Yes – you know that late last year I (Sue Liu via Zulu Communications) successfully self published and launched my adventure travel memoir Accidental Aid Worker.
Yes – the process of writing and producing my own story and work took enormous time, commitment, focus, creativity, trips to the Chiropractor, learning a new craft and industry and tenacity AND money. It was a mighty effort to push through without completely burning out (again) and I made it through with sanity intact. JUST!
People ask me (constantly) how many books I’ve sold, because in terms of the perception of success in authoring and publishing – the measure is the number of units sold. I always baulk at this question because I wonder if it’s giving away too much and quite honestly – it makes me feel like a failure. WHY? Because I’m being measured by a scale that does not really exist for first time authors and self publishers and doesn’t equate at all in the world of traditional publishing. This is not just new for me – it’s new for everybody.
I have to create my own context and terms. That’s not so easy. Having run my own consultancy ( Zulu) for over 14 years, you’d think that I could more easily work this out. No – this is not the same and if you think being a self employed consultant is easy (no one does) – then try entering a new field and writing a book! It’s a completely different kettle of balls.
Do I care what people think IS success when it comes to units sold or ROI? Isn’t it more important for me to consider the impact of my story and how it feels, helps and resonates with those who’ve taken a punt on me and have bought my book? When exactly will I be able to say to myself “Sue, you can relax. You have been successful” ?
Sure – all of that – but what about my dreams? When you do this – aren’t you supposed to shoot for the moon? Am I expecting too much to dream big – to be snapped up by a publisher, be widely supported, have a marketing and PR machine behind me, be on the best seller list, have a movie made from my book (who would play me?) and have my book sitting next to Elizabeth Gilbert, Frank Lowy or Sophia Loren on the shelf?

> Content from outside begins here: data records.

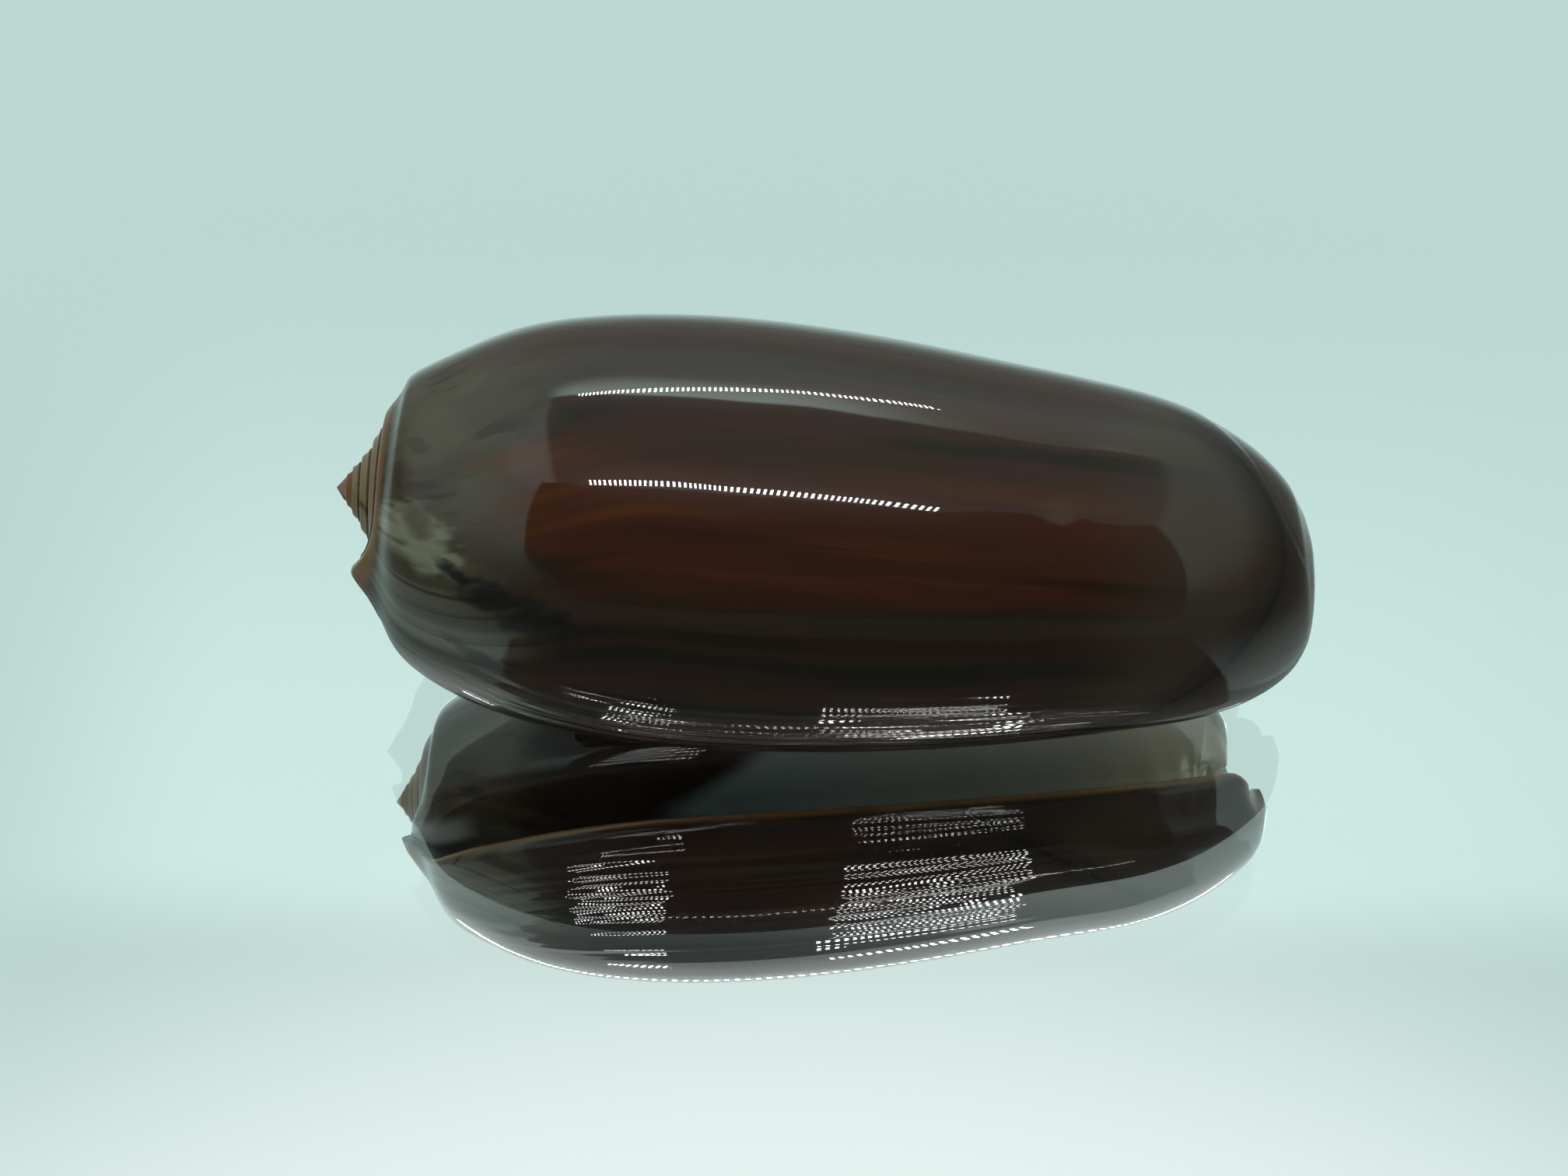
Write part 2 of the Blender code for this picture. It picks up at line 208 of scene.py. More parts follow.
def outside(turn, places):
    """Give the outside of a whorl at a turn, with the columella drawn in just past the lip."""
    points = spline(stations(turn), places)
    ending = smoothstep((places - 13.5) / (LAST_STATION - 13.5))
    points[:, 0] -= LIP_SHORTENING * ending * min(max(1.0 + turn / 0.20, 0.0), 1.0) ** 2
    if turn >= -1.0:
        past_lip = turn + 1.0
        depth = COLUMELLA_RECESS * smoothstep((places - BAND_STATIONS) / 3.0)
        depth = depth * (1.0 - 0.45 * smoothstep((places - 12.0) / 4.0))
        reach = RECESS_REACH + (SIPHONAL_RECESS_REACH - RECESS_REACH) * smoothstep((places - 11.0) / 4.0)
        points[:, 1] -= depth * (1.0 - smoothstep(past_lip / reach))
        points[:, 1] += fold_height(places) * (1.0 - smoothstep((past_lip - 0.02) / 0.06))
        hollow = HOLLOW_DEPTH * smoothstep((places - 13.2) / 1.2) * (1.0 - smoothstep((places - 14.6) / 1.3))
        points[:, 1] -= hollow * (1.0 - smoothstep((past_lip - 0.015) / HOLLOW_REACH))
        points[:, 0] -= COLUMELLA_ROUNDING * ending * max(0.0, 1.0 - past_lip / 0.25) ** 2
        beyond = points[:, 0] - FASCIOLE_AT_LIP - FASCIOLE_FALL * turn
        points[:, 1] -= FASCIOLE_STEP * smoothstep(beyond / 0.25 + 0.5) * smoothstep(1.0 - beyond / 5.0)
    return points


def wall_inside(turn, places, thickness):
    """Give the inside of the wall, which lies one thickness in from the outside."""
    points = outside(turn, places)
    ahead = outside(turn, np.minimum(places + 0.02, LAST_STATION))
    behind = outside(turn, np.maximum(places - 0.02, 0.0))
    run = ahead - behind
    run /= np.linalg.norm(run, axis=1)[:, None]
    inward = np.column_stack((run[:, 1], -run[:, 0]))
    return points + inward * thickness[:, None]


def lip_angle(places, turn):
    """Give the angle from which turns count, for each place from suture to siphonal end."""
    angle = LIP_ANGLE - LIP_LEAN * (1.0 - smoothstep((places - BAND_STATIONS) / 5.0))
    rounding = smoothstep((places - 13.6) / (LAST_STATION - 13.6)) ** 2
    return angle - LIP_ROUNDING * rounding * smoothstep(1.0 + turn / 0.3)


def place(points, turn, places, angle_turn=None):
    """Turn distances along and out into a point in space."""
    angle = np.radians(lip_angle(places, turn if angle_turn is None else angle_turn) + 360.0 * turn)
    return np.column_stack((points[:, 0], points[:, 1] * np.cos(angle), points[:, 1] * np.sin(angle)))


def chain_share(chain, split):
    """Give how far along a chain each point lies, counting 0 to 1 up to the split and 1 to 2 after it."""
    run = np.concatenate(([0.0], np.cumsum(np.linalg.norm(np.diff(chain, axis=0), axis=1))))
    return np.where(run <= run[split], run / run[split], 1.0 + (run - run[split]) / (run[-1] - run[split]))


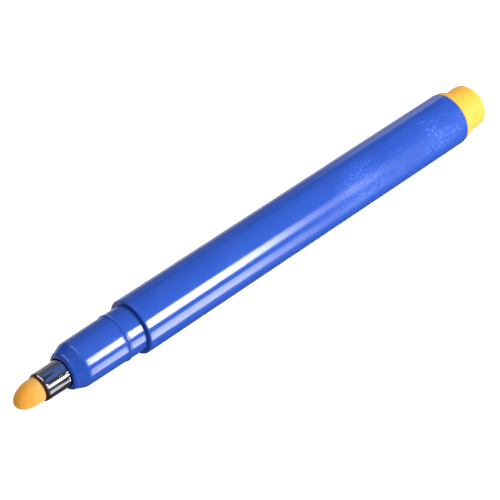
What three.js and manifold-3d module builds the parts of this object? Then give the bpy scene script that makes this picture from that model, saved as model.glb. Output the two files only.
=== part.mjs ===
// A counterfeit detector pen, uncapped and lying on its side.
//
// Every length is in millimetres. A station is a place along the pen's axis, counted from the
// barrel's front rim: negative towards the writing tip, positive towards the end plug.

import * as THREE from 'three';
import { mergeVertices } from 'three/addons/utils/BufferGeometryUtils.js';
import Module from 'manifold-3d';

const manifold = await Module();
manifold.setup();

// How finely round shapes are cut.
const FLATS_ROUND = 36;
const ROUND_STEPS = 3;
const BEAD_STEPS = 2;
const DOME_STEPS = 8;
const KNOB_STEPS = 5;

// Corners closer than this are one corner, and a cutter reaches this far past what it cuts.
const MERGE_DISTANCE = 1e-4;
const CUTTER_SPARE = 1;

// Barrel: a plain tube with rounded rims and a groove for the front section's snap ring.
const BARREL_LENGTH = 99.5;
const BARREL_RADIUS = 6.5;
const BARREL_BORE = 5.2;
const BARREL_RIM_ROUND = 0.35;
const CAP_SEAT_RADIUS = 5.7;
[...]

It’s ok to dream you know – and to have lofty aspirations and goals, but how deeply grounded in reality are those dreams and expectations when one is:
- A first time, unknown author, self published, self employed, single person;
- Between contracts and seeking connections – to pay the mortgage and feed the cat;
- On the way to writing a sequel to the first book and juggling;
- Considering if this is a post-mid life crisis thing or a real chance and a career transition;
- Trying….really HARD to stay balance and grounded.
Gauging and measuring success (in no particular order)
1. Resonance and response: My story is unique, yet resonates with many in so many ways (I don’t want to give the story away – so let’s just say many ways). People tell me that I’ve helped them experience many different aspects to life and raise burning questions that no-one else dare to verbalise. Yes -I went there. Maybe that I’ve helped a few people come to terms with their own struggles is in itself a measure of success. You can read comments from readers here.
2. Attention: Maybe getting myself onto the shelves of two of my local book stores and in my local library is a win too. I didn’t realise how much it may be a win until others told me that is a victory. Perhaps being interviewed by fellow author and master broadcaster Kel Richards on radio 2GB ( yes he did read the book) should be a time to celebrate. I did – that was nerve wracking and exciting. You can listen to the interview here.
3. ROI and sales: So back to that questions about how am I doing with book sales and does it matter? Yes, it matters to me, because as a self funded, self publisher and a business woman. I want to see my investment in putting myself on the line and also my financial investment bare fruit. Based on this (modest) success, I have to evaluate if, how and when I will publish again. Since launching on November 1, 2015, purely on my own steam via hard slog, marketing and direct sales, I have over 200 hardcopies of the memento edition of Accidental Aid Worker out in the world throughout Australia, USA, Sri Lanka, UK, Canada and Europe. Buy a copy of Accidental Aid Worker – signed copy and ebook or look for me on Amazon.com if you’re outside of Australia.
4. How I feel: Being human and learning about all of this as I go, understanding how to keep my ego in check and balance out all of these complex variables is probably THE most important thing. Sometimes I get a bit hyped up and excited, other times it’s just dull and hard slog. I can’t afford really to go too NUTS about anything – one way or the other.
I am constantly reminded by friends when I get a bit blue or impatient about the pace of things, that this creation – a book of my life (that took me a year and half to incubate and year to write and two months to deliver) is only two months old. They tell me, to have achieved Accidental Aid Worker at ALL is a big deal and to compare my version of success to anyone else or have reached those levels of success is stuff of dreams. I need to be real – I’ll give it another few months 🙂
And, on my bookshelf, I’m already next to Elizabeth Gilbert and in a book store, I’m right next to Sophia Loren – so I should be happy with that.